In the other neighbouring countries, the amount of renewable energy does not appear to have been large enough on 21 April 2020 to bring the price of electricity down to a level similar to that of Germany or Belgium. Nevertheless, France, with a nuclear capacity share of almost 50 percent, had six hours with negative prices. Moreover, this, despite the fact that the amount of renewable generation covered only 13 percent of demand on that day.

Conclusion

In summary, it can be shown that in Germany the high level of renewable generation capacity played a greater role in the extreme price decline than the lack of flexibility. Renewable feed-in records are generally a good sign for the environmental sustainability of the energy system.

However, the consecutive energy system is not yet prepared for such a high proportion of renewable feed-in. If they persist, the resulting negative electricity prices do not form a long-term sustainable revenue base for conventional power plants. This development is less threatening for electricity from subsidised renewable energies.
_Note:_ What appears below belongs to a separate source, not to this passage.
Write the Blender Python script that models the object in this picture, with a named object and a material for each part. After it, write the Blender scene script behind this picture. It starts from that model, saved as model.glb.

The current subsidy model compensates for the loss of income from selling the electricity.

However, due to the loss of subsidies under the 6-hour rule (§ 51 EEG) and the discontinuation of subsidies for old EEG plants from 2021 onwards, this insurance against a drop in prices has also cracked seriously for EEG plant operators.

It is important to note that the current situation is an exceptional one – on both the supply and the demand side. Once electricity consumption returns to normal levels, negative baseload prices should be out of reach for the time being. But perhaps in ten years we will look back on this period and say: “That was the first time we really saw it”.